Yes. The MotionPak offers total flexibility in which channels (or axes) of angular rate and linear acceleration are included in the delivered product. In addition to the complete 6 DOF configuration, the MotionPak can be ordered with one, two or three axes of angular rate sensors and linear accelerometers. For more details and ordering information, please contact the factory at (925) 671-6400, or e-mail us at service@systron.com.

M-2: What other options are available?

The MotionPak is available with several angular rate sensor and linear accelerometer full scale ranges to suit your motion measurement needs. The angular rate sensor used within the MotionPak is Model QRS11, which has other options available. See individual product data sheet for details.

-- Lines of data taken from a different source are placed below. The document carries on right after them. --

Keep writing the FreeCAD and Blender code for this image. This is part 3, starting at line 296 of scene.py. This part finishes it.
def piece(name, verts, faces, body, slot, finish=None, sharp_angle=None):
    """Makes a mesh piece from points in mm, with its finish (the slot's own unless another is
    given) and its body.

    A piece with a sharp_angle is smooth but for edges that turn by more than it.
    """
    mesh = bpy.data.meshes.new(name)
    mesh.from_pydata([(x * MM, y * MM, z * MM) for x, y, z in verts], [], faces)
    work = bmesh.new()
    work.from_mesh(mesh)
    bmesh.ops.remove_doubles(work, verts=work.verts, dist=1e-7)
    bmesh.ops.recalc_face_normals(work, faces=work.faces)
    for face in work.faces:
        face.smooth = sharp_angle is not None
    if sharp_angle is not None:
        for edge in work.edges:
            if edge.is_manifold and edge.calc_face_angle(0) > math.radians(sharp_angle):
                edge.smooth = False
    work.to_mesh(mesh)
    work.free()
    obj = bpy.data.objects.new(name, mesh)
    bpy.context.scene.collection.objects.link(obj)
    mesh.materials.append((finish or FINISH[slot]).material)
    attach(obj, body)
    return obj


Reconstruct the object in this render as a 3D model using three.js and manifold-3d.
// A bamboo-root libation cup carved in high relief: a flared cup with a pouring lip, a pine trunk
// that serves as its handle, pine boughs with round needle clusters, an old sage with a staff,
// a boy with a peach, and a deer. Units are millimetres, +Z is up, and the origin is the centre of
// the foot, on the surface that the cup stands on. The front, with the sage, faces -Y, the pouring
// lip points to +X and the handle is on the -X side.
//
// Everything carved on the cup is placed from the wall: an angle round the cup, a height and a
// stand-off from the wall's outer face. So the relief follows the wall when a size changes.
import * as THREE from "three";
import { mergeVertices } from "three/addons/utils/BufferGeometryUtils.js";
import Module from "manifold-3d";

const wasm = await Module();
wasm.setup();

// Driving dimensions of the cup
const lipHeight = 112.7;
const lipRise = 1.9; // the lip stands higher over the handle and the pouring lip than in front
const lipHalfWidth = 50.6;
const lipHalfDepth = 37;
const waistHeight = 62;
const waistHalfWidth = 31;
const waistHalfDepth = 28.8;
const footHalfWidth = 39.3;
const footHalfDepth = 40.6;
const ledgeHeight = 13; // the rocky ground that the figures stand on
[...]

A-1: What does Ratiometric output mean?

Ratiometric means that the Rate Output, Scale Factor and Bias, (connector Pin C) is linearly proportional percentage wise to the Input voltage (+5 Vdc Connector Pin A). Changes in the Input Voltage will be reflected in the Rate Output and Scale Factor with the same percentage magnitude and polarity. When monitoring the Rate Output with respect to the Input Voltage, the result is a Rate Output Voltage signal free of errors due to power supply variations. This applies to the nominal calibrated Bias value only. The Scale Factor will increase or decrease the same percentage as the Input Voltage does.

A-2: Does the AQRS contain Built-in-Test features?

Yes. The AQRS features a Continuous Built-In-Test (CBIT). This feature continuously monitors the sensor’s functionality. If the sensor stops functioning, the Rate Out will continuously indicate either +0.25 Volts or +4.75 volts; these voltages are nominal.

A-3: Can the AQRS mounting bolts be removed for my installation?

Yes. The AQRS Mounting bolts can be removed by carefully pressing them out of the thermoplastic AQRS Housing. The removal can be accomplished by the use of an Arbor Press or similar type device while properly supporting the opposite side of the AQRS Housing.

The Index Pin can also be removed by grinding or sanding, and by exercising care not to damage the mounting surface.